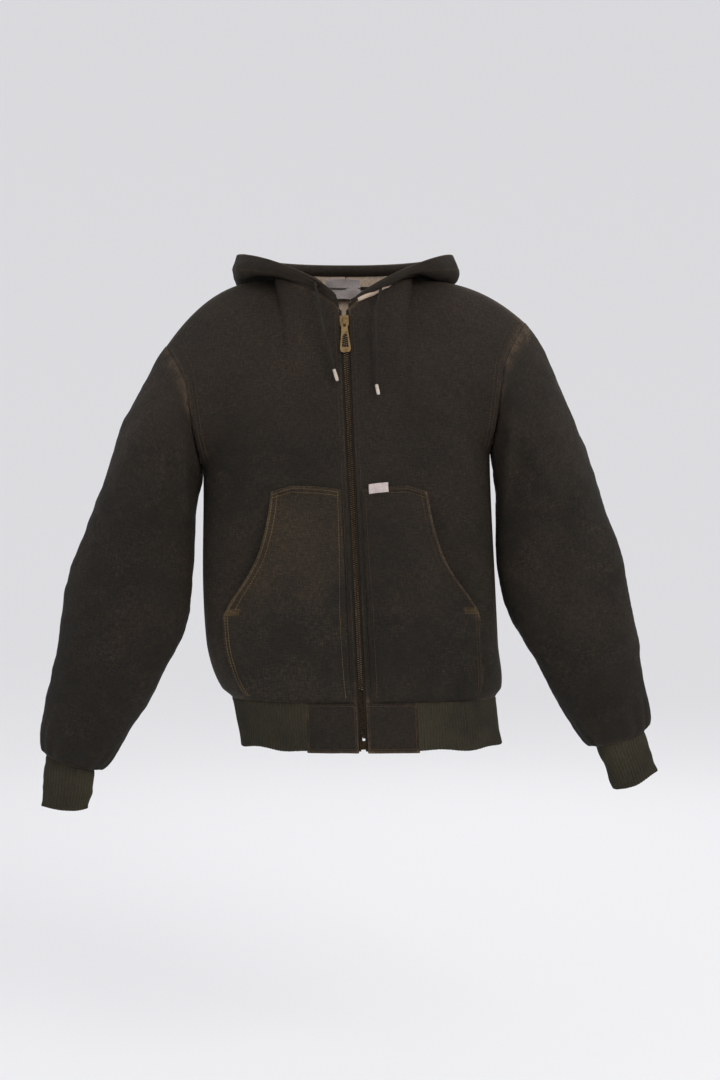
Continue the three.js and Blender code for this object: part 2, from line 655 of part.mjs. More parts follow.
function garment(group) {
  const inner = SHELL + GAP;
  for (const side of [1, -1]) {
    const at = name(side);
    const beside = FACING_WIDTH + 1.2;
    const lined = frontPanel(side, beside, ACROSS.slice(3), LINED.slice(0, -1), inner, inner + LINING);
    group.add(mesh(`front_${at}`, frontPanel(side, ZIP_OPEN, ACROSS, UPWARD, 0, SHELL), 'duck'));
    group.add(mesh(`lining_front_${at}`, lined, 'lining'));
    group.add(mesh(`sleeve_${at}`, sleeve(side, 0, SHELL, DOWN), 'duck'));
    group.add(mesh(`lining_sleeve_${at}`, sleeve(side, inner, inner + LINING, DOWN), 'lining'));
    group.add(mesh(`cuff_${at}`, cuff(side), 'rib'));
    group.add(mesh(`pocket_${at}`, pocket(side), 'duck'));
    group.add(mesh(`waist_tab_${at}`, waistTab(side), 'duck'));
    group.add(mesh(`hood_${at}`, hoodHalf(side), 'duck'));
    group.add(mesh(`hood_lining_${at}`, hoodLining(side), 'lining'));
    const foot = -(BAND_HEIGHT - 15) / 530;
    const rows = [foot, -0.0008, ...UPWARD.slice(1)];
    const tape = strip(side, TOOTH_OUT + 0.3, TAPE_WIDTH, inner, inner + 0.8, 2, rows);
    const behind = rows.slice(0, -1);
    const facing = strip(side, SLIDER_HALF + 2, FACING_WIDTH, inner + 1.2, inner + 2.4, 4, behind);
    group.add(mesh(`zip_tape_${at}`, tape, 'tape'));
    group.add(mesh(`facing_${at}`, facing, 'duck'));
  }
  group.add(mesh('back', backPanel(UPWARD, 0, SHELL), 'duck'));
  group.add(mesh('lining_back', backPanel(LINED, inner, inner + LINING), 'lining'));
  group.add(mesh('waistband_rib', waistRib(), 'rib'));
  group.add(mesh('hood_casing', casing(), 'duck'));
}

function zip(group) {
  for (const side of [1, -1]) {
    group.add(mesh(`zip_teeth_${name(side)}`, leaning(toothRow(side)), 'brass'));
    group.add(mesh(`zip_stop_${name(side)}`, leaning(topStop(side)), 'brass'));
  }
  group.add(mesh('zip_pin', leaning(pin()), 'brass'));
  group.add(mesh('zip_retainer', leaning(retainer()), 'brass'));
  group.add(mesh('zip_slider', leaning(slider()), 'brass'));
  group.add(mesh('pull_tab', leaning(pullTab()), 'brass'));
}

function trim(group) {
  group.add(mesh('drawcord', sweep(cordRoute(), CORD_R, 8), 'cord'));
  for (const side of [1, -1]) {
    group.add(mesh(`cord_tip_${name(side)}`, cordTip(side), 'tip'));
    group.add(mesh(`eyelet_${name(side)}`, eyelet(side), 'brass'));
  }
  group.add(mesh('neck_label', neckLabel(), 'label'));
  group.add(mesh('pocket_label', pocketLabel(), 'label'));
}

const jacket = new THREE.Group();
garment(jacket);
zip(jacket);
trim(jacket);

export default jacket;
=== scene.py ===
# %% [markdown]
# # A hooded work jacket
# The jacket hangs from its neck, zipped up, with its hood lying down behind. It is made of a few
# flat cloth panels. Each panel is a surface worked out with numpy from the same seam lines as the
# CAD model, so every piece falls in its place with no fitting. The CAD stays underneath as the frame.

# %% Load the frame
import bpy
import numpy as np
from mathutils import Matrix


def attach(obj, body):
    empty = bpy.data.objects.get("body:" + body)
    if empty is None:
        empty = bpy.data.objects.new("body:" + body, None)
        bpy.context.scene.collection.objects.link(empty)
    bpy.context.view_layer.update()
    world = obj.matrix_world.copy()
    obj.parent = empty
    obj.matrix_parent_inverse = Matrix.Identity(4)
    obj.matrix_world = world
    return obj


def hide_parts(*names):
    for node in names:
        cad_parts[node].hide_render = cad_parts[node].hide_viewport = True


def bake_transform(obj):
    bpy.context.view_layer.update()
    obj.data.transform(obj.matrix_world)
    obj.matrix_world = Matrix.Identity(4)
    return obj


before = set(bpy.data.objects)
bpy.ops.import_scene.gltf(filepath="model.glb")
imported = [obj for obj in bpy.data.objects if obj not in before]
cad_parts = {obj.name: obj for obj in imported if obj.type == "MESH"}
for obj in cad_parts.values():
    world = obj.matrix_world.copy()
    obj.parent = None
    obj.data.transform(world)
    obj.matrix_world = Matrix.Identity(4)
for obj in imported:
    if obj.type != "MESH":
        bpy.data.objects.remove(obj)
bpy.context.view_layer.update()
print("frame loaded:", len(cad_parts), "CAD nodes")

# %% [markdown]
# The camera comes first. It stands about two metres in front, level with the chest, with a normal
# lens, so the jacket keeps its natural proportions.

# %% Camera
CAMERA_PLANE = -0.045
CAMERA_DISTANCE = 2.1
CAMERA_SIDE = 0.0213
CAMERA_HEIGHT = -0.3948
FRAME_HEIGHT = 1.534


def make_camera():
    """A level camera whose long side covers FRAME_HEIGHT metres at the jacket's own plane."""
    data = bpy.data.cameras.new("camera")
    data.sensor_width = 36
    data.lens = 36 * CAMERA_DISTANCE / FRAME_HEIGHT
    camera = bpy.data.objects.new("camera", data)
    bpy.context.scene.collection.objects.link(camera)
    camera.location = (CAMERA_SIDE, CAMERA_PLANE - CAMERA_DISTANCE, CAMERA_HEIGHT)
    camera.rotation_euler = (np.pi / 2, 0, 0)
    bpy.context.scene.camera = camera
    return camera


camera = make_camera()
print("camera lens:", round(camera.data.lens, 1), "mm")

# %% [markdown]
# ## Cloth as a grid
# A panel is a grid of points. The cloth's thickness comes from a second grid, moved back along the
# surface normal, and a rounded edge closes the two. A sewn edge is folded, so it is never sharp.

# %% Grid helpers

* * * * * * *

Task description: Copy out the whole listing exactly; please set it all down.

Result:
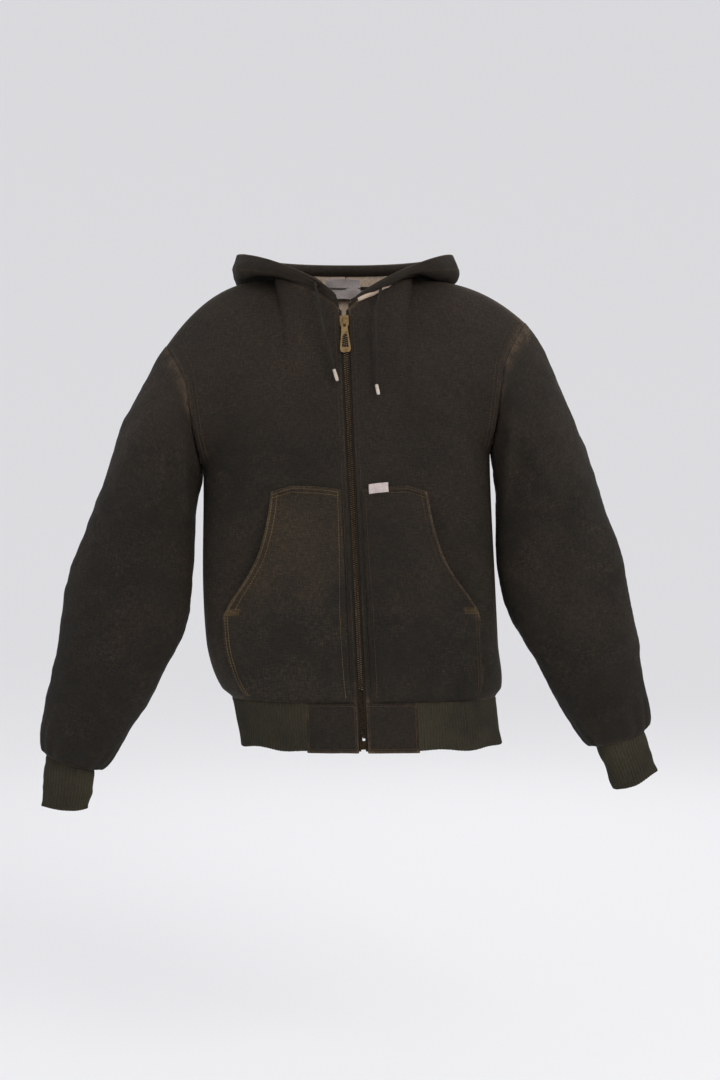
Continue the three.js and Blender code for this object: part 2, from line 655 of part.mjs. More parts follow.
function garment(group) {
  const inner = SHELL + GAP;
  for (const side of [1, -1]) {
    const at = name(side);
    const beside = FACING_WIDTH + 1.2;
    const lined = frontPanel(side, beside, ACROSS.slice(3), LINED.slice(0, -1), inner, inner + LINING);
    group.add(mesh(`front_${at}`, frontPanel(side, ZIP_OPEN, ACROSS, UPWARD, 0, SHELL), 'duck'));
    group.add(mesh(`lining_front_${at}`, lined, 'lining'));
    group.add(mesh(`sleeve_${at}`, sleeve(side, 0, SHELL, DOWN), 'duck'));
    group.add(mesh(`lining_sleeve_${at}`, sleeve(side, inner, inner + LINING, DOWN), 'lining'));
    group.add(mesh(`cuff_${at}`, cuff(side), 'rib'));
    group.add(mesh(`pocket_${at}`, pocket(side), 'duck'));
    group.add(mesh(`waist_tab_${at}`, waistTab(side), 'duck'));
    group.add(mesh(`hood_${at}`, hoodHalf(side), 'duck'));
    group.add(mesh(`hood_lining_${at}`, hoodLining(side), 'lining'));
    const foot = -(BAND_HEIGHT - 15) / 530;
    const rows = [foot, -0.0008, ...UPWARD.slice(1)];
    const tape = strip(side, TOOTH_OUT + 0.3, TAPE_WIDTH, inner, inner + 0.8, 2, rows);
    const behind = rows.slice(0, -1);
    const facing = strip(side, SLIDER_HALF + 2, FACING_WIDTH, inner + 1.2, inner + 2.4, 4, behind);
    group.add(mesh(`zip_tape_${at}`, tape, 'tape'));
    group.add(mesh(`facing_${at}`, facing, 'duck'));
  }
  group.add(mesh('back', backPanel(UPWARD, 0, SHELL), 'duck'));
  group.add(mesh('lining_back', backPanel(LINED, inner, inner + LINING), 'lining'));
  group.add(mesh('waistband_rib', waistRib(), 'rib'));
  group.add(mesh('hood_casing', casing(), 'duck'));
}

function zip(group) {
  for (const side of [1, -1]) {
    group.add(mesh(`zip_teeth_${name(side)}`, leaning(toothRow(side)), 'brass'));
    group.add(mesh(`zip_stop_${name(side)}`, leaning(topStop(side)), 'brass'));
  }
  group.add(mesh('zip_pin', leaning(pin()), 'brass'));
  group.add(mesh('zip_retainer', leaning(retainer()), 'brass'));
  group.add(mesh('zip_slider', leaning(slider()), 'brass'));
  group.add(mesh('pull_tab', leaning(pullTab()), 'brass'));
}

function trim(group) {
  group.add(mesh('drawcord', sweep(cordRoute(), CORD_R, 8), 'cord'));
  for (const side of [1, -1]) {
    group.add(mesh(`cord_tip_${name(side)}`, cordTip(side), 'tip'));
    group.add(mesh(`eyelet_${name(side)}`, eyelet(side), 'brass'));
  }
  group.add(mesh('neck_label', neckLabel(), 'label'));
  group.add(mesh('pocket_label', pocketLabel(), 'label'));
}

const jacket = new THREE.Group();
garment(jacket);
zip(jacket);
trim(jacket);

export default jacket;
=== scene.py ===
# %% [markdown]
# # A hooded work jacket
# The jacket hangs from its neck, zipped up, with its hood lying down behind. It is made of a few
# flat cloth panels. Each panel is a surface worked out with numpy from the same seam lines as the
# CAD model, so every piece falls in its place with no fitting. The CAD stays underneath as the frame.

# %% Load the frame
import bpy
import numpy as np
from mathutils import Matrix


def attach(obj, body):
    empty = bpy.data.objects.get("body:" + body)
    if empty is None:
        empty = bpy.data.objects.new("body:" + body, None)
        bpy.context.scene.collection.objects.link(empty)
    bpy.context.view_layer.update()
    world = obj.matrix_world.copy()
    obj.parent = empty
    obj.matrix_parent_inverse = Matrix.Identity(4)
    obj.matrix_world = world
    return obj


def hide_parts(*names):
    for node in names:
        cad_parts[node].hide_render = cad_parts[node].hide_viewport = True


def bake_transform(obj):
    bpy.context.view_layer.update()
    obj.data.transform(obj.matrix_world)
    obj.matrix_world = Matrix.Identity(4)
    return obj


before = set(bpy.data.objects)
bpy.ops.import_scene.gltf(filepath="model.glb")
imported = [obj for obj in bpy.data.objects if obj not in before]
cad_parts = {obj.name: obj for obj in imported if obj.type == "MESH"}
for obj in cad_parts.values():
    world = obj.matrix_world.copy()
    obj.parent = None
    obj.data.transform(world)
    obj.matrix_world = Matrix.Identity(4)
for obj in imported:
    if obj.type != "MESH":
        bpy.data.objects.remove(obj)
bpy.context.view_layer.update()
print("frame loaded:", len(cad_parts), "CAD nodes")

# %% [markdown]
# The camera comes first. It stands about two metres in front, level with the chest, with a normal
# lens, so the jacket keeps its natural proportions.

# %% Camera
CAMERA_PLANE = -0.045
CAMERA_DISTANCE = 2.1
CAMERA_SIDE = 0.0213
CAMERA_HEIGHT = -0.3948
FRAME_HEIGHT = 1.534


def make_camera():
    """A level camera whose long side covers FRAME_HEIGHT metres at the jacket's own plane."""
    data = bpy.data.cameras.new("camera")
    data.sensor_width = 36
    data.lens = 36 * CAMERA_DISTANCE / FRAME_HEIGHT
    camera = bpy.data.objects.new("camera", data)
    bpy.context.scene.collection.objects.link(camera)
    camera.location = (CAMERA_SIDE, CAMERA_PLANE - CAMERA_DISTANCE, CAMERA_HEIGHT)
    camera.rotation_euler = (np.pi / 2, 0, 0)
    bpy.context.scene.camera = camera
    return camera


camera = make_camera()
print("camera lens:", round(camera.data.lens, 1), "mm")

# %% [markdown]
# ## Cloth as a grid
# A panel is a grid of points. The cloth's thickness comes from a second grid, moved back along the
# surface normal, and a rounded edge closes the two. A sewn edge is folded, so it is never sharp.

# %% Grid helpers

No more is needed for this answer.